- [GIVEN TASK]: Write out the entries below once more, exactly.

- [RECORD LIST]:

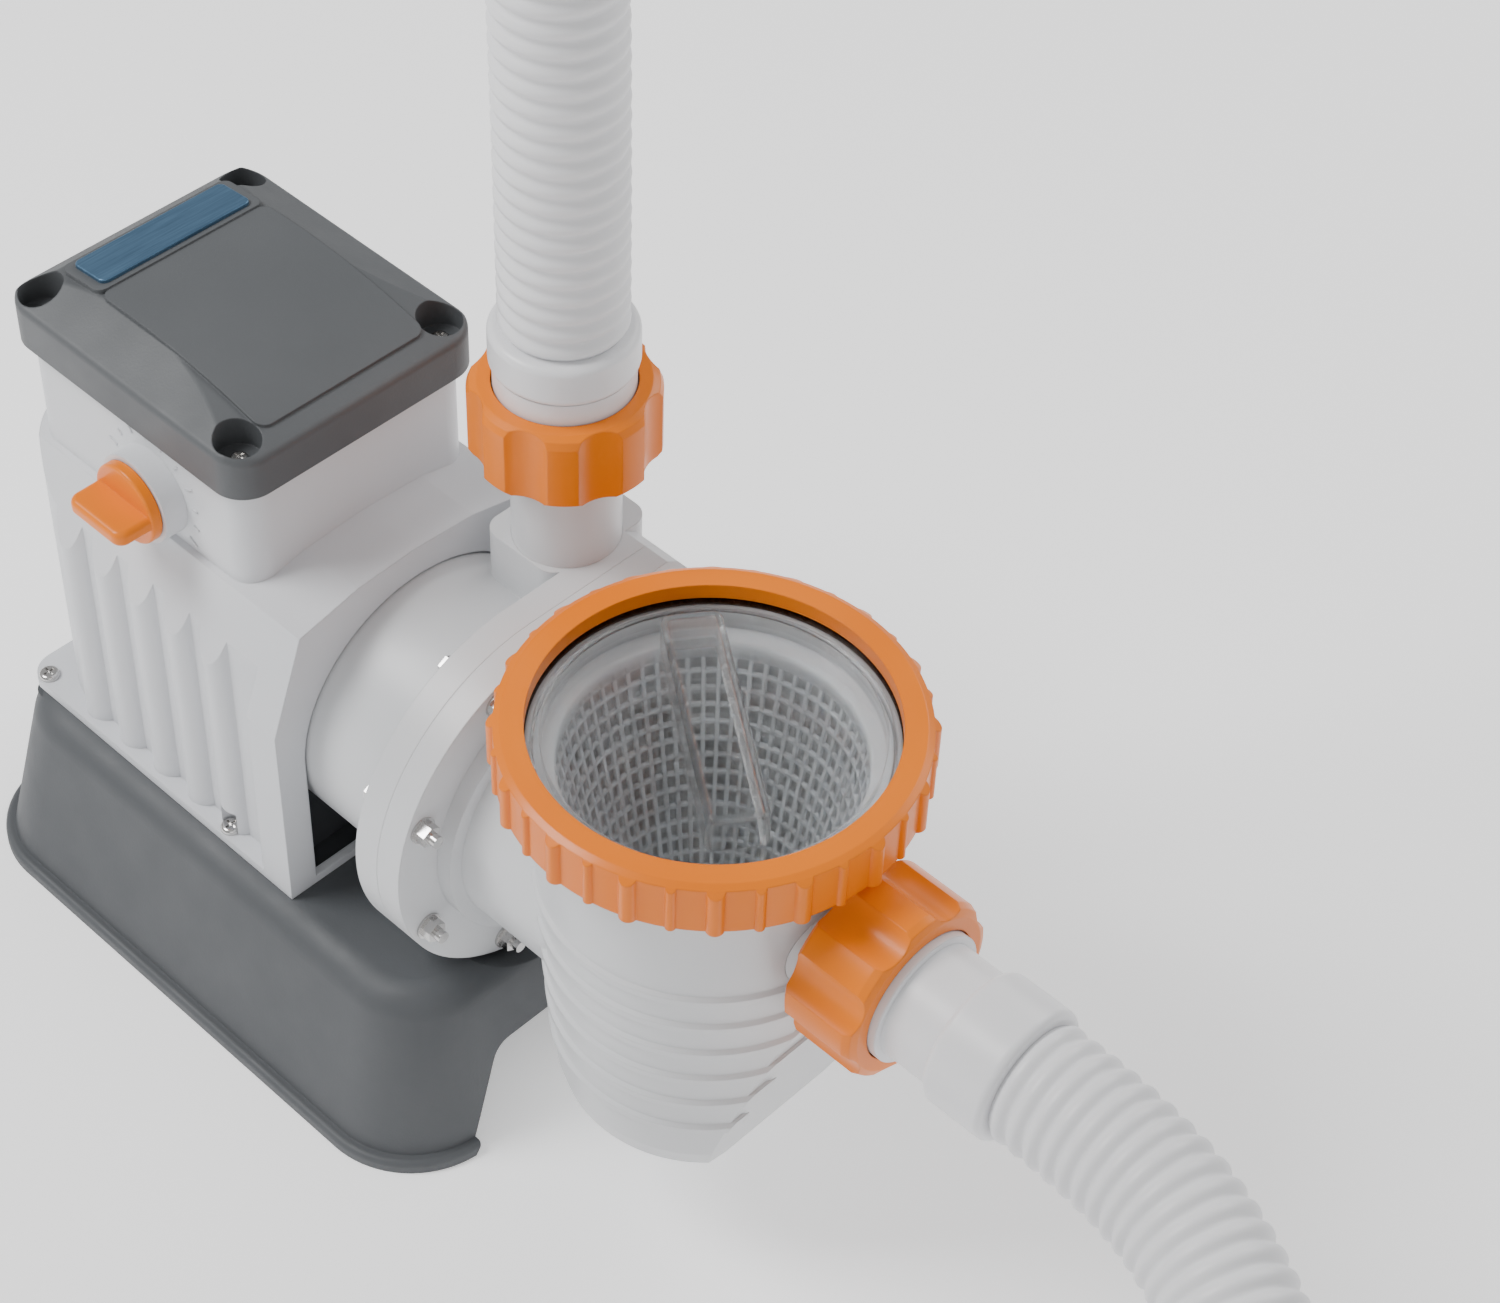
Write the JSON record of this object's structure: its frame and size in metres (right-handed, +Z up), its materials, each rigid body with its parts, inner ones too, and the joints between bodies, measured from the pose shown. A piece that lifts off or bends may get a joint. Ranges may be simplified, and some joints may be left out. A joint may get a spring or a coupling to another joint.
{
  "type": "pool pump",
  "caption": "Electric pool pump on a moulded base, with a strainer pot under a clear lid, a lock ring, a timer knob and union nuts for its two hoses.",
  "frame": {"origin": "bottom centre of the pump's box, without its hoses, on the floor", "axes": "+X from the motor towards the inlet port, +Z up, -Y the side with the timer knob"},
  "size_m": [0.7656, 0.6083, 0.6758],
  "materials": {
    "housing_plastic": "fine satin moulding grain",
    "body_plastic": "smooth satin",
    "base_plastic": "fine spark-eroded grain",
    "cover_plastic": "fine spark-eroded grain",
    "inner_plastic": "plain moulded",
    "orange_plastic": "glossy moulded",
    "clear_plastic": "clear moulded",
    "basket_plastic": "translucent moulded",
    "hose_plastic": "smooth, slightly waxy",
    "cuff_plastic": "smooth semi-gloss",
    "black_rubber": "plain",
    "black_nylon": "plain moulded",
    "white_nylon": "plain moulded",
    "impeller_plastic": "glass-filled",
    "badge_metal": "fine brushed, blank",
    "stainless": "bright rolled",
    "steel": "ground",
    "shield_aluminium": "die cast",
    "shell_paint": "semi-gloss black paint",
    "lamination_steel": "stacked laminations",
    "winding_copper": "varnished copper wire",
    "seal_ceramic": "white ceramic"
  },
  "bodies": {
    "root": {"badge_plate": "badge_metal", "base_tray": "base_plastic", "body_seal": "black_rubber", "box_cover": "cover_plastic", "cable_gland": "black_nylon", "capacitor": "white_nylon", "cover_gasket": "black_rubber", "cover_screws": "stainless", "discharge_gasket": "black_rubber", "discharge_port": "body_plastic", "flange_bolts": "stainless", "flange_nuts": "stainless", "flange_washers": "stainless", "foot_screws": "stainless", "front_bearing": "steel", "front_shield": "shield_aluminium", "gland_nut": "black_nylon", "inlet_gasket": "black_rubber", "inlet_port": "body_plastic", "intake_cuff": "cuff_plastic", "intake_end_cuff": "cuff_plastic", "intake_hose": "hose_plastic", "link_cuff": "cuff_plastic", "link_end_cuff": "cuff_plastic", "link_hose": "hose_plastic", "motor_housing": "housing_plastic", "motor_shell": "shell_paint", "mounting_plate": "inner_plastic", "rear_bearing": "steel", "rear_shield": "shield_aluminium", "seal_seat": "seal_ceramic", "stator_core": "lamination_steel", "stator_windings": "winding_copper", "strainer_body": "body_plastic", "suction_ring": "body_plastic", "terminal_block": "white_nylon", "timer_unit": "white_nylon", "volute_body": "body_plastic"},
    "rotor": {"motor_shaft": "steel", "rotor_core": "lamination_steel", "cooling_fan": "black_nylon", "impeller": "impeller_plastic", "seal_head": "black_rubber"},
    "timer": {"timer_knob": "orange_plastic", "knob_spindle": "steel"},
    "lid": {"lid_window": "clear_plastic", "lid_seal": "black_rubber"},
    "ring": {"lock_ring": "orange_plastic"},
    "basket": {"strainer_basket": "basket_plastic"},
    "discharge_union": {"discharge_nut": "orange_plastic"},
    "inlet_union": {"inlet_nut": "orange_plastic"}
  },
  "joints": [
    {"name": "rotor_spin", "type": "hinge", "parent": "root", "child": "rotor", "pos_m": [0, 0, 0.149], "axis": [1, 0, 0], "continuous": true},
    {"name": "timer_turn", "type": "hinge", "parent": "root", "child": "timer", "pos_m": [-0.1195, -0.06, 0.235], "axis": [0, -1, 0], "range_deg": [0, 270]},
    {"name": "lid_lift", "type": "slide", "parent": "root", "child": "lid", "axis": [0, 0, 1], "range_m": [0, 0.3]},
    {"name": "ring_turn", "type": "hinge", "parent": "lid", "child": "ring", "pos_m": [0.122, 0, 0.24], "axis": [0, 0, 1], "range_deg": [0, 360]},
    {"name": "basket_lift", "type": "slide", "parent": "root", "child": "basket", "axis": [0, 0, 1], "range_m": [0, 0.15]},
    {"name": "discharge_nut_turn", "type": "hinge", "parent": "root", "child": "discharge_union", "pos_m": [0, 0.045, 0.288], "axis": [0, 0, 1], "continuous": true},
    {"name": "inlet_nut_turn", "type": "hinge", "parent": "root", "child": "inlet_union", "pos_m": [0.208, 0, 0.188], "axis": [1, 0, 0], "continuous": true}
  ],
  "couplings": [
    {"joint": "basket_lift", "follows": "lid_lift", "ratio": 0.5}
  ]
}
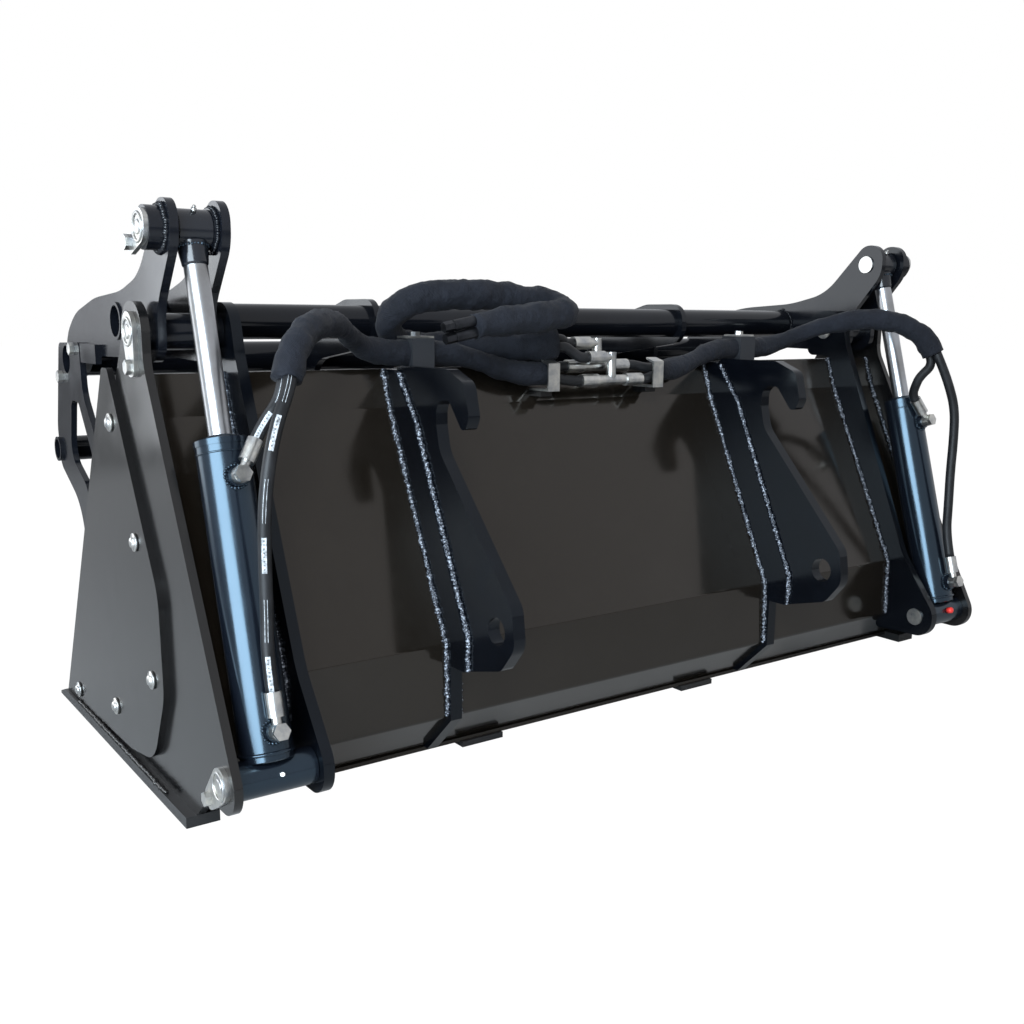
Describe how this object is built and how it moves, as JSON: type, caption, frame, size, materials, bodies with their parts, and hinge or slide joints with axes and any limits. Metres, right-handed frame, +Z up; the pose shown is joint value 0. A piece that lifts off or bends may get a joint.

- [COMPLETE OUTPUT]:
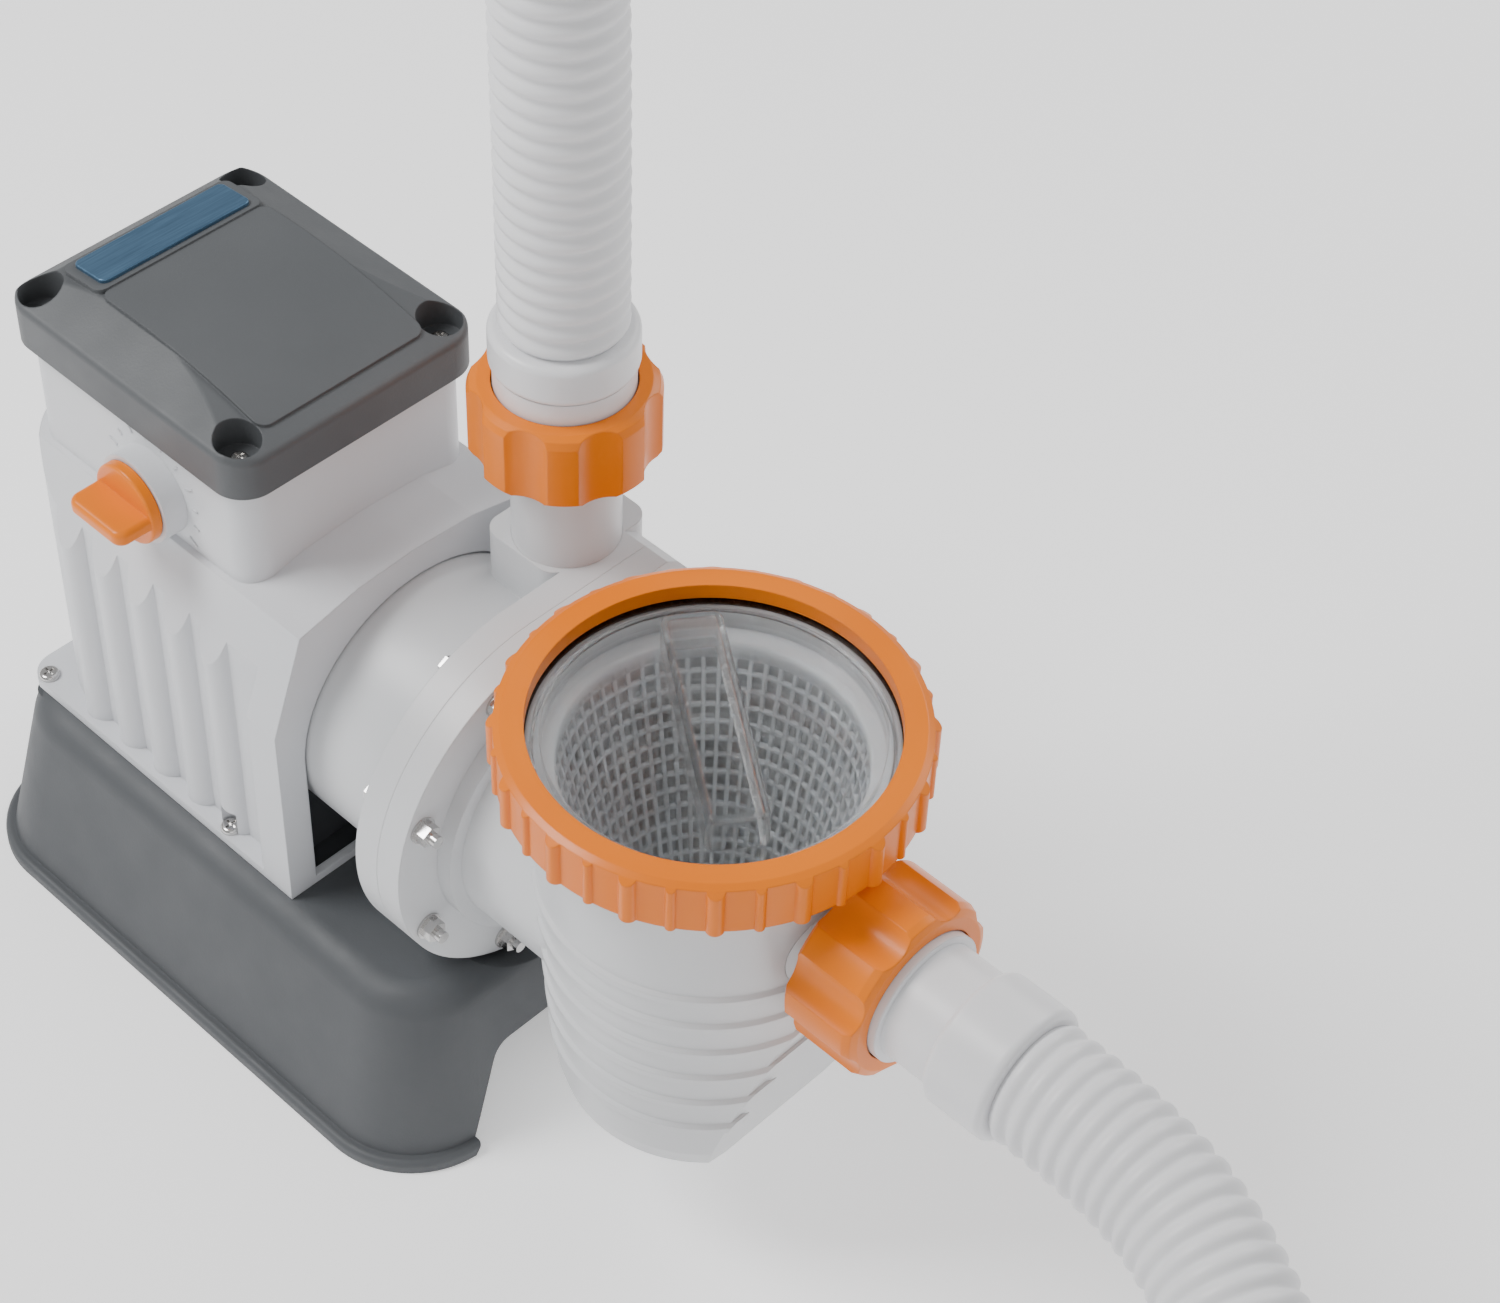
Write the JSON record of this object's structure: its frame and size in metres (right-handed, +Z up), its materials, each rigid body with its parts, inner ones too, and the joints between bodies, measured from the pose shown. A piece that lifts off or bends may get a joint. Ranges may be simplified, and some joints may be left out. A joint may get a spring or a coupling to another joint.
{
  "type": "pool pump",
  "caption": "Electric pool pump on a moulded base, with a strainer pot under a clear lid, a lock ring, a timer knob and union nuts for its two hoses.",
  "frame": {"origin": "bottom centre of the pump's box, without its hoses, on the floor", "axes": "+X from the motor towards the inlet port, +Z up, -Y the side with the timer knob"},
  "size_m": [0.7656, 0.6083, 0.6758],
  "materials": {
    "housing_plastic": "fine satin moulding grain",
    "body_plastic": "smooth satin",
    "base_plastic": "fine spark-eroded grain",
    "cover_plastic": "fine spark-eroded grain",
    "inner_plastic": "plain moulded",
    "orange_plastic": "glossy moulded",
    "clear_plastic": "clear moulded",
    "basket_plastic": "translucent moulded",
    "hose_plastic": "smooth, slightly waxy",
    "cuff_plastic": "smooth semi-gloss",
    "black_rubber": "plain",
    "black_nylon": "plain moulded",
    "white_nylon": "plain moulded",
    "impeller_plastic": "glass-filled",
    "badge_metal": "fine brushed, blank",
    "stainless": "bright rolled",
    "steel": "ground",
    "shield_aluminium": "die cast",
    "shell_paint": "semi-gloss black paint",
    "lamination_steel": "stacked laminations",
    "winding_copper": "varnished copper wire",
    "seal_ceramic": "white ceramic"
  },
  "bodies": {
    "root": {"badge_plate": "badge_metal", "base_tray": "base_plastic", "body_seal": "black_rubber", "box_cover": "cover_plastic", "cable_gland": "black_nylon", "capacitor": "white_nylon", "cover_gasket": "black_rubber", "cover_screws": "stainless", "discharge_gasket": "black_rubber", "discharge_port": "body_plastic", "flange_bolts": "stainless", "flange_nuts": "stainless", "flange_washers": "stainless", "foot_screws": "stainless", "front_bearing": "steel", "front_shield": "shield_aluminium", "gland_nut": "black_nylon", "inlet_gasket": "black_rubber", "inlet_port": "body_plastic", "intake_cuff": "cuff_plastic", "intake_end_cuff": "cuff_plastic", "intake_hose": "hose_plastic", "link_cuff": "cuff_plastic", "link_end_cuff": "cuff_plastic", "link_hose": "hose_plastic", "motor_housing": "housing_plastic", "motor_shell": "shell_paint", "mounting_plate": "inner_plastic", "rear_bearing": "steel", "rear_shield": "shield_aluminium", "seal_seat": "seal_ceramic", "stator_core": "lamination_steel", "stator_windings": "winding_copper", "strainer_body": "body_plastic", "suction_ring": "body_plastic", "terminal_block": "white_nylon", "timer_unit": "white_nylon", "volute_body": "body_plastic"},
    "rotor": {"motor_shaft": "steel", "rotor_core": "lamination_steel", "cooling_fan": "black_nylon", "impeller": "impeller_plastic", "seal_head": "black_rubber"},
    "timer": {"timer_knob": "orange_plastic", "knob_spindle": "steel"},
    "lid": {"lid_window": "clear_plastic", "lid_seal": "black_rubber"},
    "ring": {"lock_ring": "orange_plastic"},
    "basket": {"strainer_basket": "basket_plastic"},
    "discharge_union": {"discharge_nut": "orange_plastic"},
    "inlet_union": {"inlet_nut": "orange_plastic"}
  },
  "joints": [
    {"name": "rotor_spin", "type": "hinge", "parent": "root", "child": "rotor", "pos_m": [0, 0, 0.149], "axis": [1, 0, 0], "continuous": true},
    {"name": "timer_turn", "type": "hinge", "parent": "root", "child": "timer", "pos_m": [-0.1195, -0.06, 0.235], "axis": [0, -1, 0], "range_deg": [0, 270]},
    {"name": "lid_lift", "type": "slide", "parent": "root", "child": "lid", "axis": [0, 0, 1], "range_m": [0, 0.3]},
    {"name": "ring_turn", "type": "hinge", "parent": "lid", "child": "ring", "pos_m": [0.122, 0, 0.24], "axis": [0, 0, 1], "range_deg": [0, 360]},
    {"name": "basket_lift", "type": "slide", "parent": "root", "child": "basket", "axis": [0, 0, 1], "range_m": [0, 0.15]},
    {"name": "discharge_nut_turn", "type": "hinge", "parent": "root", "child": "discharge_union", "pos_m": [0, 0.045, 0.288], "axis": [0, 0, 1], "continuous": true},
    {"name": "inlet_nut_turn", "type": "hinge", "parent": "root", "child": "inlet_union", "pos_m": [0.208, 0, 0.188], "axis": [1, 0, 0], "continuous": true}
  ],
  "couplings": [
    {"joint": "basket_lift", "follows": "lid_lift", "ratio": 0.5}
  ]
}
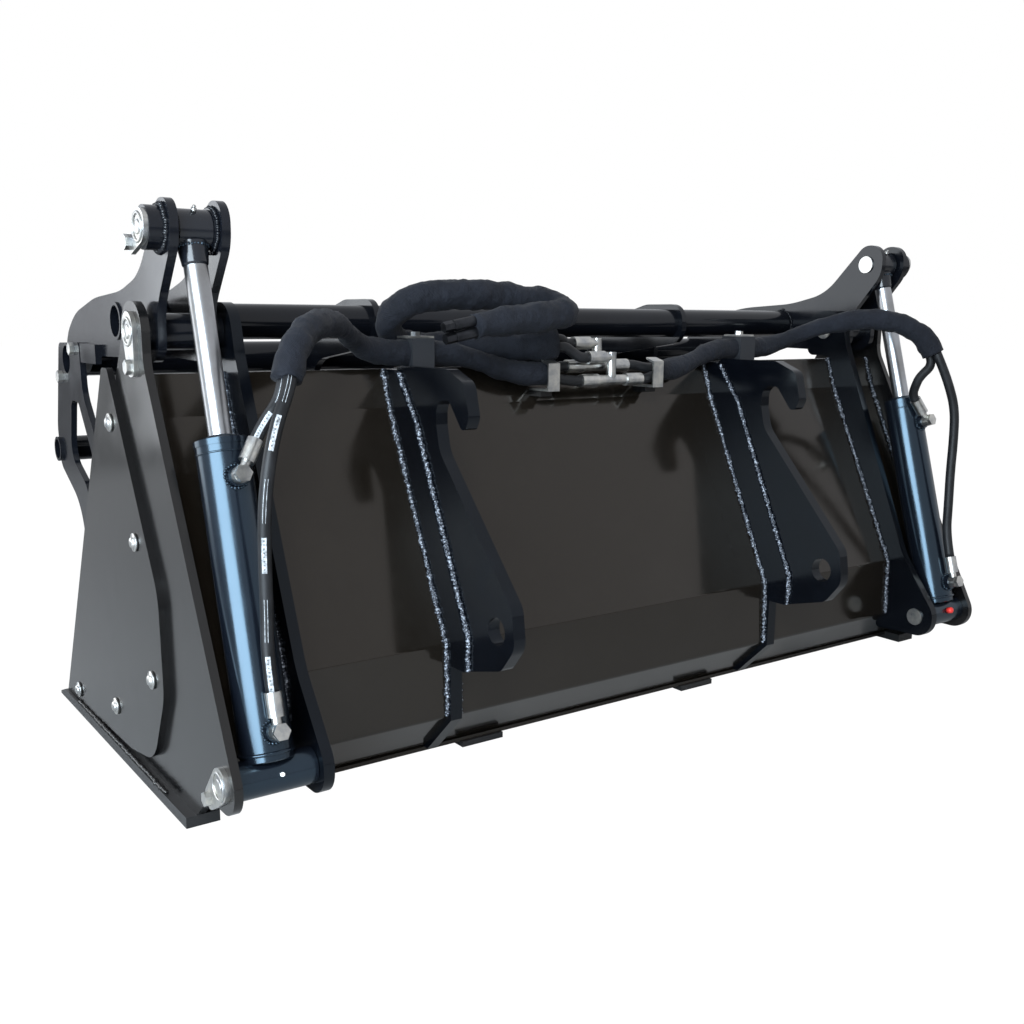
Describe how this object is built and how it moves, as JSON: type, caption, frame, size, materials, bodies with their parts, and hinge or slide joints with axes and any limits. Metres, right-handed frame, +Z up; the pose shown is joint value 0. A piece that lifts off or bends may get a joint.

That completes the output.